+++ Task material

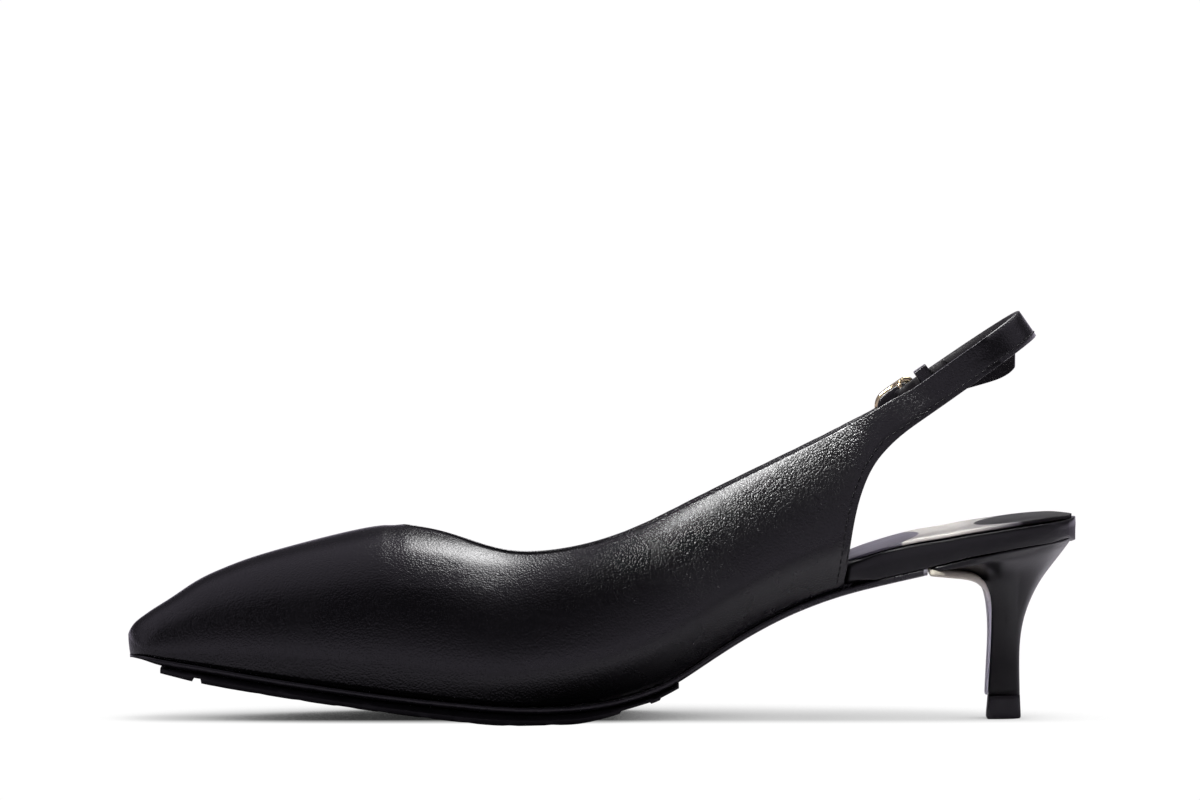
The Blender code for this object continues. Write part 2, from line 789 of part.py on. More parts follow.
def rubber_rows():
    """Places along the rubber and whether each is at a lug's face, from its toe end to its waist end."""
    pitch = (LUGS_END - RUBBER_START) / LUG_COUNT
    rows = []
    for n in range(LUG_COUNT):
        start = RUBBER_START + n * pitch
        end = start + pitch - (LUG_GROOVE if n < LUG_COUNT - 1 else 0.0)
        rows += [(start, True), ((start + end) / 2, True), (end, True), (end + LUG_WALL, False)]
        if n < LUG_COUNT - 1:
            rows.append((start + pitch - LUG_WALL, False))
    rows += [(RIB_START - LUG_WALL, False), (RIB_START, True), (RIB_END, True)]
    rows += [(RIB_END + LUG_WALL, False), (RUBBER_END, False)]
    return rows


def rubber_ring(x, top, border, floor):
    """A section whose border stays at the lugs' depth while the floor between lugs is higher."""
    inner, outer = (side * (outsole_half(x, side) - TREAD_INSET) for side in (INNER, OUTER))
    edge = LUG_EDGE
    step_in = BORDER_WIDTH + LUG_WALL
    return [
        Vector((x, inner, top)),
        Vector((x, inner, border + edge)),
        Vector((x, inner + edge, border)),
        Vector((x, inner + BORDER_WIDTH, border)),
        Vector((x, inner + step_in, floor)),
        Vector((x, outer - step_in, floor)),
        Vector((x, outer - BORDER_WIDTH, border)),
        Vector((x, outer - edge, border)),
        Vector((x, outer, border + edge)),
        Vector((x, outer, top)),
    ]


def forepart_rubber(surface):
    rings = []
    for number, (x, at_lug) in enumerate(rubber_rows()):
        top = sole_top(x) - outsole_thickness(x) - GAP
        under_base = top - TREAD_BASE
        if x <= LUGS_END:
            face = min(tread_bottom(x), under_base - LUG_EDGE)
            floor = face if at_lug else min(face + LUG_DEPTH, under_base)
            open_groove = 3 <= number <= 4
            border = floor if open_groove else face
        else:
            border = floor = under_base - (RIB_DEPTH if at_lug else 0.0)
        rings.append(rubber_ring(x, top, border, floor))
    return loft("forepart_rubber", rings, surface)


# Heel, top lift and breast flap


def heel_ring(front, back, half, like_seat, shrink=0.0):
    """From one front corner round the back to the other; front and back are in the side view."""
    ring = []
    turns = [math.pi / 2 * k / HEEL_SIDE_POINTS for k in range(HEEL_SIDE_POINTS + 1)]
    power = 2.4 + 0.4 * like_seat
    for side in (INNER, OUTER):
        line = []
        for turn in turns:
            along = math.sin(turn) ** (2 / power)
            place = front.lerp(back, along)
            plain = half * math.cos(turn) ** (2 / power)
            seat = sole_half(place.x, side) if along < 1 else 0.0
            y = plain * (1 - like_seat) + min(seat, plain * 1.05 + 0.0002) * like_seat - shrink
            line.append(Vector((place.x, side * max(y, 0.0), place.y)))
        ring += line if side == INNER else line[-2::-1]
    return ring


def heel_rows():
    for front, front_height, back, back_height, half, like_seat in zip(*HEEL.values()):
        yield (
            Vector((front * LENGTH, front_height * HEEL_LIFT)),
            Vector((back * LENGTH, back_height * HEEL_LIFT)),
            half * BALL_WIDTH,
            like_seat,
        )


def heel(surface):
    rings = [heel_ring(*row) for row in heel_rows()]
    for point in rings[0]:
        point.z = sole_top(point.x)
    return loft("heel", rings, surface, ruled_ends=True)


def top_lift(surface):
    front, back, half, _ = list(heel_rows())[-1]
    rings = []
    for height, share in ((TOP_LIFT_HEIGHT, 0.0), (LIFT_SHOULDER, 1.0), (LIFT_BEVEL, 1.0), (0.0, 1.0)):
        low_front = Vector((front.x + (TIP_FRONT_AT * LENGTH - front.x) * share, height))
        low_back = Vector((back.x + (TIP_BACK_AT * LENGTH - back.x) * share, height))
        low_half = half + (TIP_HALF * BALL_WIDTH - half) * share
        bevel = LIFT_BEVEL if height == 0.0 else 0.0
        inward = Vector((bevel, 0.0))
        rings.append(heel_ring(low_front + inward, low_back - inward, low_half - bevel, 0.0))
    return loft("top_lift", rings, surface, ruled_ends=True)


def breast_flap(surface):
    """A thin strip in front of the heel's breast, from the outsole's end to the top lift."""
    rows = list(heel_rows())[1:]
    fronts = [row[0] for row in rows]
    rings = []
    for i, (front, _, half, _) in enumerate(rows):
        before, after = fronts[max(i - 1, 0)], fronts[min(i + 1, len(fronts) - 1)]
        down = (after - before).normalized()
        outward = Vector((down.y, -down.x))
        near = front + outward * GAP
        far = front + outward * (GAP + FLAP_THICKNESS)
        width = min(half, sole_half(front.x, INNER)) - FLAP_MARGIN
        corners = ((near, -width), (near, width), (far, width), (far, -width))
        rings.append([Vector((place.x, y, place.y)) for place, y in corners])
    return loft("breast_flap", rings, surface)


# Buckle and keeper


def swept(name, path, radius, surface, closed=False, sides=8, flat=1.0):
    """A rod along a path of places; flat squeezes it sideways, out from the foot."""
    rings = []
    count = len(path)
    for i, place in enumerate(path):
        before = path[(i - 1) % count] if closed or i else place
        after = path[(i + 1) % count] if closed or i < count - 1 else place
        ahead = (after - before).normalized()
        sideways = Vector((0.0, 1.0, 0.0))
        if abs(ahead.dot(sideways)) > 0.95:
            sideways = Vector((STRAP_DIRECTION.x, 0.0, STRAP_DIRECTION.y))
        first = ahead.cross(sideways).normalized()
        second = first.cross(ahead).normalized()
        ring = []
        for k in range(sides):
            angle = 2 * math.pi * (k + 0.5) / sides
            offset = first * math.cos(angle) + second * flat * math.sin(angle)
            ring.append(place + offset * radius)
        rings.append(ring)
    points = [point for ring in rings for point in ring]
    faces = []
    for i in range(count if closed else count - 1):
        for k in range(sides):
            corners = ((i, k), (i, k + 1), (i + 1, k + 1), (i + 1, k))
            faces.append([(r % count) * sides + c % sides for r, c in corners])
    if not closed:
        faces.append(list(range(sides)))
        faces.append([(count - 1) * sides + k for k in range(sides)])
    made = mesh_object(name, points, faces, surface)
    face_outwards(made)
    return made


def on_strap(run, across, half):
    place = strap_place(run, across)
    return Vector((place.x, half, place.y))


def buckle_frame(surface):
    """A flat frame with a round front end, and a dropped centre bar on two legs."""
    front, back = (share * STRAP_RUN for share in BUCKLE_RUN)
    middle = STRAP_WIDTH / 2
    reach = STRAP_WIDTH / 2 + RAIL_WIDTH / 2
    half = outer_strap_half(0.0) + GAP + RAIL_DEPTH / 2
    front_round, back_round = FRONT_CORNER, BACK_CORNER
    inset = RAIL_WIDTH / 2
    corners = (
        (front + inset + front_round, middle + reach - front_round, front_round, 90),
        (front + inset + front_round, middle - reach + front_round, front_round, 180),
        (back - inset - back_round, middle - reach + back_round, back_round, 270),
        (back - inset - back_round, middle + reach - back_round, back_round, 360),
    )
    path = []
    for run, across, radius, start in corners:
        for step in range(6):
            angle = math.radians(start + 18 * step)
            along, up = radius * math.cos(angle), radius * math.sin(angle)
            path.append(on_strap(run + along, across + up, half))
    frame = swept("buckle_frame", path, RAIL_WIDTH / 2, surface, closed=True, flat=RAIL_DEPTH / RAIL_WIDTH)
    bar_run = BAR_RUN * STRAP_RUN
    centre = bar_centre_half()
    leg, other_leg = middle + reach, middle - reach
    turn = BAR_LEG_BEND
    bar_path = [
        on_strap(bar_run, leg, half),
        on_strap(bar_run, leg, centre + turn),
        on_strap(bar_run, leg - turn / 4, centre + turn / 4),
        on_strap(bar_run, leg - turn, centre),
        on_strap(bar_run, other_leg + turn, centre),
        on_strap(bar_run, other_leg + turn / 4, centre + turn / 4),
        on_strap(bar_run, other_leg, centre + turn),
        on_strap(bar_run, other_leg, half),
    ]
    add_boolean(frame, swept("bar_rod", bar_path, BAR_RADIUS, surface), "UNION")
    return frame


def buckle_prong(surface):
    """A bent rod through the tab's hole to the front rail, with an eye round the bar."""
    middle = STRAP_WIDTH / 2
    bar_run = BAR_RUN * STRAP_RUN
    centre = bar_centre_half()
    eye_radius = BAR_RADIUS + GAP + PRONG_RADIUS
    eye_path = []
    for step in range(16):
        angle = 2 * math.pi * step / 16
        along, out = eye_radius * math.cos(angle), eye_radius * math.sin(angle)
        eye_path.append(on_strap(bar_run + along, middle, centre + out))
    rail_face = outer_strap_half(0.0) + GAP + RAIL_DEPTH + GAP + PRONG_RADIUS
    front = BUCKLE_RUN[0] * STRAP_RUN
    path = [
        on_strap(bar_run - 0.7 * eye_radius, middle, centre + 0.7 * eye_radius),
        on_strap(bar_run - PRONG_RISE_RUNS[0], middle, BUCKLE_SIDE_HALF + PRONG_RISES[0]),
        on_strap(bar_run - PRONG_RISE_RUNS[1], middle, outer_strap_half(0.0) + PRONG_RISES[1]),
        on_strap(bar_run - PRONG_RISE_RUNS[2], middle, outer_strap_half(0.0) + PRONG_RISES[2]),
        on_strap(front + RAIL_WIDTH, middle, rail_face),
        on_strap(front - PRONG_OVERHANG, middle, rail_face - PRONG_TIP_DROP),
    ]
    prong = swept("buckle_prong", path, PRONG_RADIUS, surface)
    add_boolean(prong, eye_ring("prong_eye", eye_path, surface), "UNION")
    return prong


def eye_ring(name, path, surface):
    """A closed ring of round section whose plane is square to the bar."""
    centre = sum(path, Vector()) / len(path)
    along_bar = Vector((STRAP_ACROSS.x, 0.0, STRAP_ACROSS.y))
    sides = 8
    points, faces = [], []
    for place in path:
        outward = (place - centre).normalized()
        for k in range(sides):
            angle = 2 * math.pi * k / sides
            offset = outward * math.cos(angle) + along_bar * math.sin(angle)
            points.append(place + offset * PRONG_RADIUS * 0.9)
    for i in range(len(path)):
        for k in range(sides):
            corners = ((i, k), (i, k + 1), (i + 1, k + 1), (i + 1, k))
            faces.append([(r % len(path)) * sides + c % sides for r, c in corners])
    made = mesh_object(name, points, faces, surface)
    face_outwards(made)
    return made


def strap_keeper(surface):
    """A loop of leather round the doubled strap and the tab, behind the buckle."""
    start = KEEPER_RUN * STRAP_RUN
    end = start + KEEPER_WIDTH
    inside = bend(end, BUCKLE_SIDE_HALF) - 2 * UPPER_WALL - 2 * GAP - KEEPER_ROOM
    outside = outer_strap_half(0.0) + GAP
    low, high = -KEEPER_BELOW, STRAP_WIDTH + KEEPER_ABOVE
    wall = KEEPER_WALL
    rings = []
    for offset in (0.0, wall):
        for run in (start, end):
            ring = []
            corners = ((inside, low), (outside, low), (outside, high), (inside, high))
            for y, across in corners:
                y += offset if y == outside else -offset
                across += offset if across == high else -offset
                ring.append(on_strap(run, across, y))
            rings.append(ring)
    order = [rings[0], rings[1], rings[3], rings[2]]
    points = [point for ring in order for point in ring]
    faces = []
    for i in range(4):
        for k in range(4):
            after, nxt = (k + 1) % 4, (i + 1) % 4
            faces.append((i * 4 + k, i * 4 + after, nxt * 4 + after, nxt * 4 + k))
    made = mesh_object("strap_keeper", points, faces, surface)
    face_outwards(made)
    return made


def centre_on_floor(pieces):
    """Moves everything so that the origin is under the middle of the whole shoe, on the floor."""
    corners = [vertex.co for piece in pieces for vertex in piece.data.vertices]
    middle_x = (min(c.x for c in corners) + max(c.x for c in corners)) / 2
    middle_y = (min(c.y for c in corners) + max(c.y for c in corners)) / 2
    for piece in list(bpy.data.objects):
        for vertex in piece.data.vertices:
            vertex.co.x -= middle_x
            vertex.co.y -= middle_y


def main():
    for old in list(bpy.data.objects):
        bpy.data.objects.remove(old)
    leather = material("black_leather", (0.017, 0.016, 0.019), 0.38)
    lining = material("sock_leather", (0.030, 0.028, 0.030), 0.55)
    sole_black = material("sole_black", (0.012, 0.012, 0.013), 0.30)
    rubber = material("black_rubber", (0.018, 0.018, 0.018), 0.75)
    pale = material("pale_sole_edge", (0.74, 0.70, 0.62), 0.60)
    gold = material("pale_gold", (0.86, 0.70, 0.40), 0.25, 1.0)
    pieces = [
        upper(leather),
        insole(leather),
        sock_lining(lining),
        outsole(sole_black),
        forepart_rubber(rubber),
        breast_flap(pale),
        heel(leather),
        top_lift(rubber),
        buckle_frame(gold),
        buckle_prong(gold),
        strap_keeper(leather),
    ]
    centre_on_floor(pieces)


main()
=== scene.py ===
"""Looks of the slingback pump: black calf, wrapped kitten heel, gold buckle, on a pale studio floor.

Metres, in the CAD frame: the toe points to -X, the inner side of the foot is -Y, the floor is at 0.
"""

import json
import math

import bmesh
import bpy
from mathutils import Matrix, Vector
from mathutils.bvhtree import BVHTree
from mathutils.kdtree import KDTree

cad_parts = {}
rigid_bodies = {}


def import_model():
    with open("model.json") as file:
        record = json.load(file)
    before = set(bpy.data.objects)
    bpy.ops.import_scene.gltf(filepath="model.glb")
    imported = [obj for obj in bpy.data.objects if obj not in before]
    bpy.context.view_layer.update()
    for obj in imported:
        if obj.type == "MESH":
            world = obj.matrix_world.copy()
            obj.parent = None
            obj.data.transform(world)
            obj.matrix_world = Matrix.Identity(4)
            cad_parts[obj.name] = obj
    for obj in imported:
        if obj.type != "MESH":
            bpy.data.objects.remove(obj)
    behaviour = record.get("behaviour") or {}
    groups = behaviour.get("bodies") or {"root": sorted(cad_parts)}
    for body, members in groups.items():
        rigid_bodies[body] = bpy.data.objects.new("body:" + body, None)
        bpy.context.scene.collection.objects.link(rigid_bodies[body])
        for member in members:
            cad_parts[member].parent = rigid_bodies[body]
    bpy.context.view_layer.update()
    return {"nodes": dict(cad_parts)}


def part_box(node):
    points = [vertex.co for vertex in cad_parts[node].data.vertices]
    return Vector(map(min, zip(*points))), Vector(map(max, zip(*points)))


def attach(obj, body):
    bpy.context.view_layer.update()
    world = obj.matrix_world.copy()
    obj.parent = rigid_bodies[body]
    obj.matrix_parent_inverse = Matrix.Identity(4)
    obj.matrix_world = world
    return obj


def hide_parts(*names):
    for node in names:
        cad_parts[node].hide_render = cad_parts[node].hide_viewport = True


MM = 0.001

# Frame of the photograph: its width at the shoe, its middle, and the angle it looks down by
FRAME_WIDTH = 327.2 * MM
FRAME_MIDDLE = Vector((-0.6 * MM, 0.0, 86.7 * MM))
LOOK_DOWN = math.radians(2.3)
CAMERA_DISTANCE = 3.0
SENSOR_WIDTH_MM = 36.0

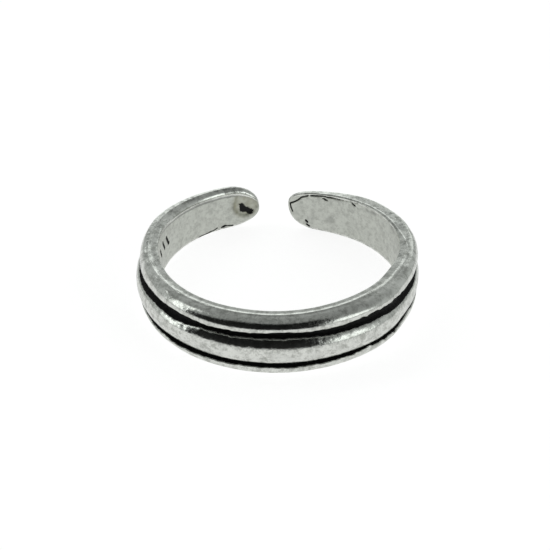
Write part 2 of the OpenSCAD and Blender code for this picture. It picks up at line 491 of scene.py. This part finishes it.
# %% Helpers for marks
wall_run = np.linalg.norm(np.diff(foot(angles), axis=0), axis=1)
run_mm = np.concatenate([[0], np.cumsum(wall_run)])
run_mm -= np.interp(0, angles, run_mm)
along_mm = np.broadcast_to(run_mm[:, None], up_mm.shape)
angle_of = np.broadcast_to(angles[:, None], up_mm.shape)
part = np.broadcast_to(part_of[None, :], up_mm.shape)
on_wall = (part == 0) * 1.0
on_outside = (part >= 3) * 1.0


def lumps(size, seed):
    """Noise over the skin with lumps of the given size, from -1 to 1"""
    shift = Vector((seed * 17.3, seed * 5.1, seed * 9.7))
    flat = points.reshape(-1, 3) / size
    values = [noise.noise(Vector(p) + shift) for p in flat]
    return np.array(values).reshape(up_mm.shape)


def arc_mm(angle):
    """Length along the wall, from the middle of the front"""
    return float(np.interp(angle, angles, run_mm))


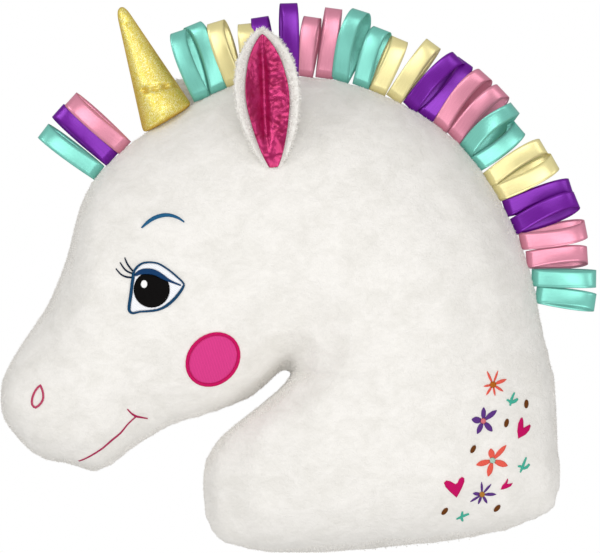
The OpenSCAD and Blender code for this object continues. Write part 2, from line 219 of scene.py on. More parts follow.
def plushMaterial(name, napped):
    # short polyester minky: matt, with the pile brushed about in soft streaks
    material, tree, shader = newMaterial(name, {
        "Base Color": hexColour("#ece9e4"), "Roughness": 0.95, "Sheen Weight": 0.25,
        "Sheen Roughness": 0.5, "Specular IOR Level": 0.1})
    if not napped:
        return material
    place = addNode(tree, "ShaderNodeTexCoord")
    turn = addNode(tree, "ShaderNodeMapping",
                   inputs={"Rotation": (0, 0, -0.7), "Scale": (1, 1.25, 1)},
                   links={"Vector": (place, "Object")})
    streaks = addNode(tree, "ShaderNodeTexNoise",
                      inputs={"Scale": 55, "Detail": 6, "Roughness": 0.65, "Distortion": 0.5},
                      links={"Vector": (turn, "Vector")})
    # painted shade: the streak tone drops to the darker grey where the streak noise is low, where the bump
    # also dips
    tone = addNode(tree, "ShaderNodeValToRGB", links={"Fac": (streaks, "Fac")})
    tone.color_ramp.elements[0].position = 0.34
    tone.color_ramp.elements[0].color = hexColour("#e3e0da")
    tone.color_ramp.elements[1].position = 0.6
    tone.color_ramp.elements[1].color = hexColour("#ece9e4")
    tree.links.new(tone.outputs["Color"], shader.inputs["Base Color"])
    pile = addNode(tree, "ShaderNodeTexNoise",
                   inputs={"Scale": 210, "Detail": 5, "Roughness": 0.75, "Distortion": 1.2},
                   links={"Vector": (turn, "Vector")})
    both = addNode(tree, "ShaderNodeMath", settings={"operation": "MULTIPLY_ADD"},
                   inputs={1: 1.1}, links={0: (streaks, "Fac"), 2: (pile, "Fac")})
    addBump(tree, shader, both, "Value", 0.5, 1.6 * mm)
    return material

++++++

Written problem: This exercise asks for the lines from the line with "0.018, 0.018), 0.75)" to the line with "before = set(bpy.data.objects)", both lines included, set down exactly and with nothing else.

Expected answer:
    rubber = material("black_rubber", (0.018, 0.018, 0.018), 0.75)
    pale = material("pale_sole_edge", (0.74, 0.70, 0.62), 0.60)
    gold = material("pale_gold", (0.86, 0.70, 0.40), 0.25, 1.0)
    pieces = [
        upper(leather),
        insole(leather),
        sock_lining(lining),
        outsole(sole_black),
        forepart_rubber(rubber),
        breast_flap(pale),
        heel(leather),
        top_lift(rubber),
        buckle_frame(gold),
        buckle_prong(gold),
        strap_keeper(leather),
    ]
    centre_on_floor(pieces)


main()
=== scene.py ===
"""Looks of the slingback pump: black calf, wrapped kitten heel, gold buckle, on a pale studio floor.

Metres, in the CAD frame: the toe points to -X, the inner side of the foot is -Y, the floor is at 0.
"""

import json
import math

import bmesh
import bpy
from mathutils import Matrix, Vector
from mathutils.bvhtree import BVHTree
from mathutils.kdtree import KDTree

cad_parts = {}
rigid_bodies = {}


def import_model():
    with open("model.json") as file:
        record = json.load(file)
    before = set(bpy.data.objects)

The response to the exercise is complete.